Willie Mae ASH, Respondent, v. Colin R. FERN et al., Defendants, Steve's Double V Inc., Appellant.
Appeal from an order of the Supreme Court (Moynihan Jr., J.), entered July 23, 2001 in Warren County, which denied a motion by defendant Steve's Double V Inc. for summary judgment dismissing the complaint against it.
This personal injury action arises out of an incident that occurred at a restaurant owned by defendant Steve's Double V Inc.(hereinafter defendant) in the City of Glens Falls, Warren County, in the early morning hours of April 18, 1998. Plaintiff, a patron of the restaurant, was struck in the face with a glass sugar cannister thrown by defendant Colin G. Fern during a melee that erupted between Fern and defendant Christopher Warner and their respective groups of friends. Plaintiff, who suffered injuries to her face and eye, commenced this action in April 1999, alleging, inter alia, that defendant was negligent for failing to take precautions to protect its patrons. After joinder of issue and discovery, defendant moved for summary judgment dismissing the complaint. Supreme Court denied the motion. Defendant appeals.
It is well settled that “[l]andowners in general have a duty to act in a reasonable manner to prevent harm to those on their property” (D'Amico v. Christie, 71 N.Y.2d 76, 85, 524 N.Y.S.2d 1, 518 N.E.2d 896). Specifically, “they have a duty to control the conduct of third persons on their premises when they have the opportunity to control such persons and are reasonably aware of the need for such control” (id., at 85, 524 N.Y.S.2d 1, 518 N.E.2d 896). Therefore, while the owner of a public establishment has a duty to act reasonably to control third persons “so as to prevent harm to its patrons” (Marianne OO. v. C & M Tavern, 180 A.D.2d 998, 999, 580 N.Y.S.2d 549), he or she has no duty “to protect patrons against unforeseeable and unexpected assaults” (Woolard v. New Mohegan Diner, 258 A.D.2d 578, 579, 686 N.Y.S.2d 445).
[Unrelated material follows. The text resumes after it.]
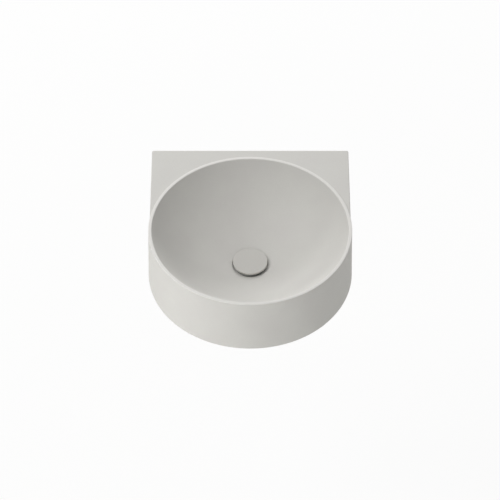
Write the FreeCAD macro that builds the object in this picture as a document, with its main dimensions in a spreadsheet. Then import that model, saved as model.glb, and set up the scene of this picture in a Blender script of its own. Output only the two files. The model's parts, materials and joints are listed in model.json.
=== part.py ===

Upon review of the record, we agree with Supreme Court that plaintiff's submissions raise factual questions as to whether defendant's employees had reasonable cause to anticipate the violent conduct of the intoxicated and unruly patrons “so as to constitute a breach of their common-law duty to control the conduct of persons on the premises” (Heavlin v. Gush, 197 A.D.2d 773, 774, 602 N.Y.S.2d 721). Defendant contends that its employees had no notice of any danger to plaintiff, as the physical altercation between the other patrons was sudden and unexpected. However, plaintiff and Warner stated in their depositions that the confrontation between the two groups of patrons, which included yelling, cursing and vulgarity, had escalated over a period of 10 to 15 minutes despite repeated warnings, and that defendant's employees took no further action to control this behavior until it erupted into a full-scale brawl and the police were called. Given the dispute over the length and intensity of the altercation before plaintiff sustained her injury, and viewing the evidence in the light most favorable to plaintiff (see, Robinson v. Albany Hous. Auth., 289 A.D.2d 828, 829, 734 N.Y.S.2d 360), we conclude that defendant's motion for summary judgment was properly denied.
ORDERED that the order is affirmed, with costs.
CARDONA, P.J., PETERS, CARPINELLO and LAHTINEN, JJ., concur.